> Task directions
Only one portion of the data is to be written out: from the line bearing "kid's bounding box" through the line bearing "RIGHT, LEFT = -1, 1". Write it exactly as it appears.

> Material to process

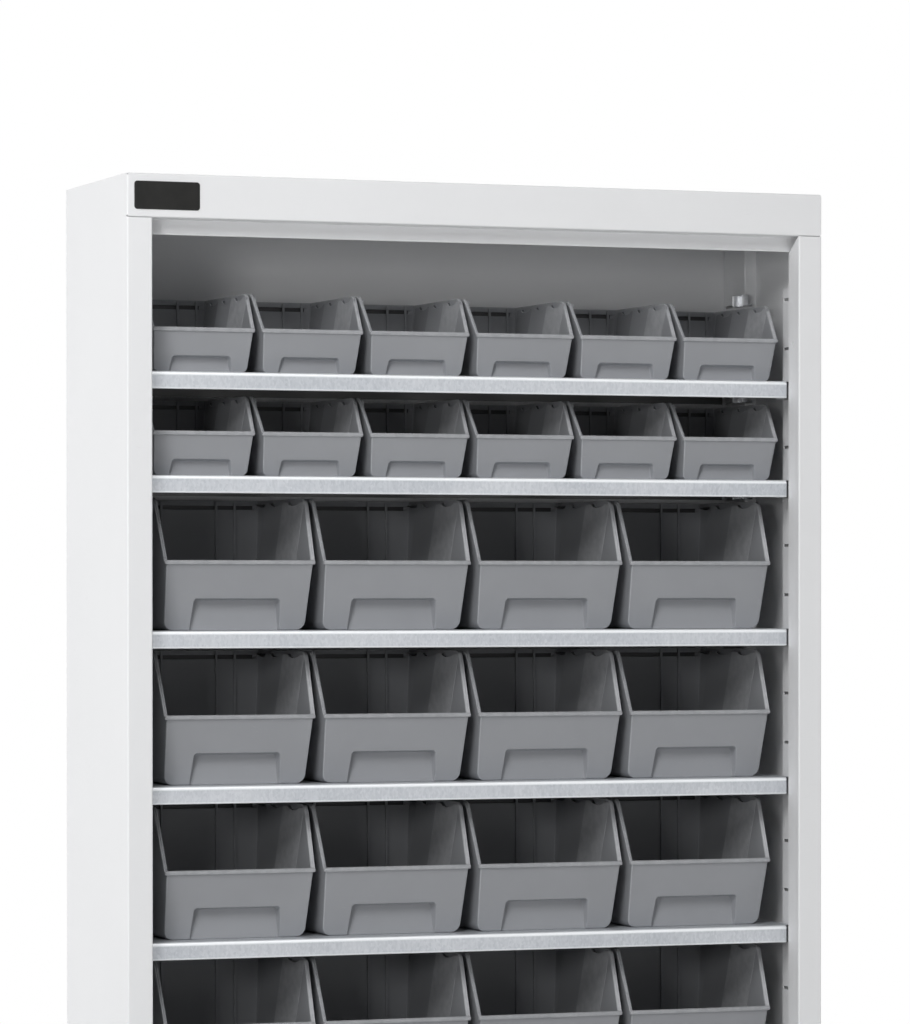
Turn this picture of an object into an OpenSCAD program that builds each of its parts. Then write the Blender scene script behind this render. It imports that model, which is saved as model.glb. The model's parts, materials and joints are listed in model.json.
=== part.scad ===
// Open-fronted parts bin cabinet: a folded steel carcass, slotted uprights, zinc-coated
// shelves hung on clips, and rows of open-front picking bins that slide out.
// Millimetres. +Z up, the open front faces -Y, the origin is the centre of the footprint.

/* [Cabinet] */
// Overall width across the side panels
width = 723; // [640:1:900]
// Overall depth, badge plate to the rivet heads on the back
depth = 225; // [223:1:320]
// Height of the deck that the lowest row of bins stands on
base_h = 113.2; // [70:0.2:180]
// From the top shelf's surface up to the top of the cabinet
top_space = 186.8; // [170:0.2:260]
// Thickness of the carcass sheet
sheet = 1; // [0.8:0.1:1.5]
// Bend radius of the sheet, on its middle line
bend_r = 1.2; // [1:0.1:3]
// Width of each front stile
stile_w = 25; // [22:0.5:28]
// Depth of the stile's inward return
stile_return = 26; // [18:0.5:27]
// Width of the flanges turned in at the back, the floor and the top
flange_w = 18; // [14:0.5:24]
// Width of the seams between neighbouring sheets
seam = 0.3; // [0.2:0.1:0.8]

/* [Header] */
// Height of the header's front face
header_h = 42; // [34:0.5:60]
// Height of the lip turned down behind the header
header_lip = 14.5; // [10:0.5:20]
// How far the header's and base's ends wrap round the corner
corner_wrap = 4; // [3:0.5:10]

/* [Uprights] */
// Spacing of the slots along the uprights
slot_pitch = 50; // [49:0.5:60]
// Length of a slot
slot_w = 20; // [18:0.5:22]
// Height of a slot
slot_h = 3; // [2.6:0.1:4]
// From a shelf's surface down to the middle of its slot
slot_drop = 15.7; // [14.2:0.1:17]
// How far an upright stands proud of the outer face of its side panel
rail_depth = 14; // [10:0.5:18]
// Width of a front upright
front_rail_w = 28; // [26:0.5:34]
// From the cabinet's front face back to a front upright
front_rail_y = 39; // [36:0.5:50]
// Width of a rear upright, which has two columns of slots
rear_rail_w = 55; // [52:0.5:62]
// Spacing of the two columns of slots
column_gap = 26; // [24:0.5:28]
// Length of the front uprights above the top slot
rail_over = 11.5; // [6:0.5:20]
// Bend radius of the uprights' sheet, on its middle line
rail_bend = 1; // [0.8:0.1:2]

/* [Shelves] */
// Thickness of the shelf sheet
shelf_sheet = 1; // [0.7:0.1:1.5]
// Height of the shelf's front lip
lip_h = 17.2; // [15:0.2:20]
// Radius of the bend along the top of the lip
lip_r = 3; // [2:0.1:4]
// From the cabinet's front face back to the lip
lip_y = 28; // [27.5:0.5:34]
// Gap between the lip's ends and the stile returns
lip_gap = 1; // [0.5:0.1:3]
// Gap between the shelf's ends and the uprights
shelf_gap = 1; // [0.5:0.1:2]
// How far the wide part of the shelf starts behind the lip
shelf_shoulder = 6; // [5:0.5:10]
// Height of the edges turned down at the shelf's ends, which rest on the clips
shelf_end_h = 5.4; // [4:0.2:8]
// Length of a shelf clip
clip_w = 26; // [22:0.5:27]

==

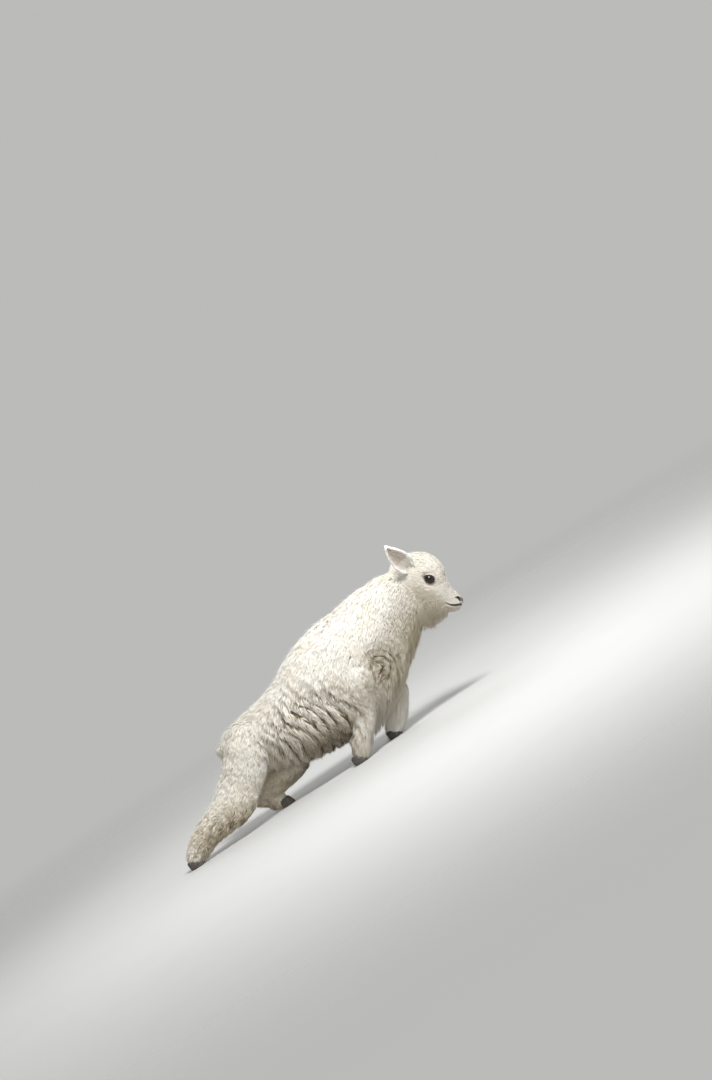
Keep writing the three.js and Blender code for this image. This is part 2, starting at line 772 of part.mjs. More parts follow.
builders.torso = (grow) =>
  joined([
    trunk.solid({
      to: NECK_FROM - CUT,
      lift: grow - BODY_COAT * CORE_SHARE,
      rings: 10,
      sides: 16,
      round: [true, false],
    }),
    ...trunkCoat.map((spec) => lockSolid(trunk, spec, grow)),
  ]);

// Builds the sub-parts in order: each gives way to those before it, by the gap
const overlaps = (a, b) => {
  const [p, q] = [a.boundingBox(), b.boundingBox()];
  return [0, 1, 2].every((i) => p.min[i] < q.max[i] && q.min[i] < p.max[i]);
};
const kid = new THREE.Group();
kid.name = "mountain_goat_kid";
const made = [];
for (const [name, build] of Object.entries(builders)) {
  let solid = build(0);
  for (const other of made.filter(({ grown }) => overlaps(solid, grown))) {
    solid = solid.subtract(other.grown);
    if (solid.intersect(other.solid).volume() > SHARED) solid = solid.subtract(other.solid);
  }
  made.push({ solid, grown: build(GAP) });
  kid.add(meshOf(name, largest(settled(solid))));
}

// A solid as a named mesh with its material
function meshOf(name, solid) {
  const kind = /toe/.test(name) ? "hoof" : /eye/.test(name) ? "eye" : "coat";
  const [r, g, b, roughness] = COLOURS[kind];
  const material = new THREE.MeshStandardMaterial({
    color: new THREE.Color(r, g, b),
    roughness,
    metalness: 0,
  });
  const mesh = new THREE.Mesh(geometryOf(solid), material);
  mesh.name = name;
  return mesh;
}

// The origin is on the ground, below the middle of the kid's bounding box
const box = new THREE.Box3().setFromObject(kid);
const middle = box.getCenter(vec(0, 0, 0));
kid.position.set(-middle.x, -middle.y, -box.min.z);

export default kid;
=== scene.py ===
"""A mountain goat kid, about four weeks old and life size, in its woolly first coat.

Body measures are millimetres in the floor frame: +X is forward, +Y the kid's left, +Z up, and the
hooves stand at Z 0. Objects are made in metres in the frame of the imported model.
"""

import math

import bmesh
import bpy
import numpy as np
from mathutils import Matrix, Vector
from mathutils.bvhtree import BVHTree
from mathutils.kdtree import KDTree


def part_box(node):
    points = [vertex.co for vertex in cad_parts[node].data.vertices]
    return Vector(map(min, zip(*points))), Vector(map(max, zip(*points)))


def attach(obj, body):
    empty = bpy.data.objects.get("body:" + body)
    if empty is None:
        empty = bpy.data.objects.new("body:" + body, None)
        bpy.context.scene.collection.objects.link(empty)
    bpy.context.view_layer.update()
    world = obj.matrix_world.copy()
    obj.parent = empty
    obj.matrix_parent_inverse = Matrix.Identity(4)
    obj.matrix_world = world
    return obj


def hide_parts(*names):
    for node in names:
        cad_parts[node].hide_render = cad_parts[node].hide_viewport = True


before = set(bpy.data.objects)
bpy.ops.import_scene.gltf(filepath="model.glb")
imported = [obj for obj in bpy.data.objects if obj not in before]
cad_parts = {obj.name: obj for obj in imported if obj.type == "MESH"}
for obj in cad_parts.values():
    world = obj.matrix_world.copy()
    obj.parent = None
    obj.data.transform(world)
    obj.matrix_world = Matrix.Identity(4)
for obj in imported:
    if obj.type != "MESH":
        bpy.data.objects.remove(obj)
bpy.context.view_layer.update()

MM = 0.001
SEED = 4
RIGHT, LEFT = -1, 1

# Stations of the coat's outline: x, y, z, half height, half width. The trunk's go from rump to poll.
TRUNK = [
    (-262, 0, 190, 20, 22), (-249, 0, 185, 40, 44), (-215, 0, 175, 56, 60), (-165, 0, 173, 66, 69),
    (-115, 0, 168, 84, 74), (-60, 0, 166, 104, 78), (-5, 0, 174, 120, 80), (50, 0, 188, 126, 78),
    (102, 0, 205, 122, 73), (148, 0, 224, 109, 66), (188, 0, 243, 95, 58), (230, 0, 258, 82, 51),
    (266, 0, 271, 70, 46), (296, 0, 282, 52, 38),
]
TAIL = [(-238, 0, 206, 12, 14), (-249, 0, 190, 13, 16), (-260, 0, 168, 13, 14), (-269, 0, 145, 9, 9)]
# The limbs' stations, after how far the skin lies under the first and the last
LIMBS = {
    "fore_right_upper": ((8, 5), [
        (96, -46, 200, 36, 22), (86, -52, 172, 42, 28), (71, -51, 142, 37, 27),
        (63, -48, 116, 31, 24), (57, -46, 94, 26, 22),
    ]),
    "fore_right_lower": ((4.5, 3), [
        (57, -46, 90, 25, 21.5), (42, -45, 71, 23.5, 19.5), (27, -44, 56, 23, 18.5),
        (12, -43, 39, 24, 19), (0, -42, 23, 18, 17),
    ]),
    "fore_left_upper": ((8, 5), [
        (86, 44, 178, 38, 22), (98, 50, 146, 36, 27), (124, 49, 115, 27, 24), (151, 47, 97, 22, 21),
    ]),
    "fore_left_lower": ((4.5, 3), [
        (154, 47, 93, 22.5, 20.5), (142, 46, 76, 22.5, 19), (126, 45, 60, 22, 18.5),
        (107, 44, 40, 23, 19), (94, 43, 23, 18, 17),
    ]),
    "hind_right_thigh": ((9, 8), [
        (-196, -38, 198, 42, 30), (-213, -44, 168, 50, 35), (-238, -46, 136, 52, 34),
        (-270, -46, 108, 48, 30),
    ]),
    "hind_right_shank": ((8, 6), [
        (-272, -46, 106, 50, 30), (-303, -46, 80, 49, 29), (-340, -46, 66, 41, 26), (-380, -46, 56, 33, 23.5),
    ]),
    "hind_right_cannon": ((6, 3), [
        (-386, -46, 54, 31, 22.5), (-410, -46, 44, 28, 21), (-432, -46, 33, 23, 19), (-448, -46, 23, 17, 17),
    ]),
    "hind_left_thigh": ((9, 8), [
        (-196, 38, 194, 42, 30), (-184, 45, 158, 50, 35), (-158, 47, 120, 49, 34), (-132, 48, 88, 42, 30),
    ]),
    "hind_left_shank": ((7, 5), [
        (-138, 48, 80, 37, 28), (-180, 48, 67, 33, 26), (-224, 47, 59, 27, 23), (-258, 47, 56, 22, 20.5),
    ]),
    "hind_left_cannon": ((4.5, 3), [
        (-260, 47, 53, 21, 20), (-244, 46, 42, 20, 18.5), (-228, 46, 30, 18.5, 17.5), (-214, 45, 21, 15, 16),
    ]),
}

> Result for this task
// The origin is on the ground, below the middle of the kid's bounding box
const box = new THREE.Box3().setFromObject(kid);
const middle = box.getCenter(vec(0, 0, 0));
kid.position.set(-middle.x, -middle.y, -box.min.z);

export default kid;
=== scene.py ===
"""A mountain goat kid, about four weeks old and life size, in its woolly first coat.

Body measures are millimetres in the floor frame: +X is forward, +Y the kid's left, +Z up, and the
hooves stand at Z 0. Objects are made in metres in the frame of the imported model.
"""

import math

import bmesh
import bpy
import numpy as np
from mathutils import Matrix, Vector
from mathutils.bvhtree import BVHTree
from mathutils.kdtree import KDTree


def part_box(node):
    points = [vertex.co for vertex in cad_parts[node].data.vertices]
    return Vector(map(min, zip(*points))), Vector(map(max, zip(*points)))


def attach(obj, body):
    empty = bpy.data.objects.get("body:" + body)
    if empty is None:
        empty = bpy.data.objects.new("body:" + body, None)
        bpy.context.scene.collection.objects.link(empty)
    bpy.context.view_layer.update()
    world = obj.matrix_world.copy()
    obj.parent = empty
    obj.matrix_parent_inverse = Matrix.Identity(4)
    obj.matrix_world = world
    return obj


def hide_parts(*names):
    for node in names:
        cad_parts[node].hide_render = cad_parts[node].hide_viewport = True


before = set(bpy.data.objects)
bpy.ops.import_scene.gltf(filepath="model.glb")
imported = [obj for obj in bpy.data.objects if obj not in before]
cad_parts = {obj.name: obj for obj in imported if obj.type == "MESH"}
for obj in cad_parts.values():
    world = obj.matrix_world.copy()
    obj.parent = None
    obj.data.transform(world)
    obj.matrix_world = Matrix.Identity(4)
for obj in imported:
    if obj.type != "MESH":
        bpy.data.objects.remove(obj)
bpy.context.view_layer.update()

MM = 0.001
SEED = 4
RIGHT, LEFT = -1, 1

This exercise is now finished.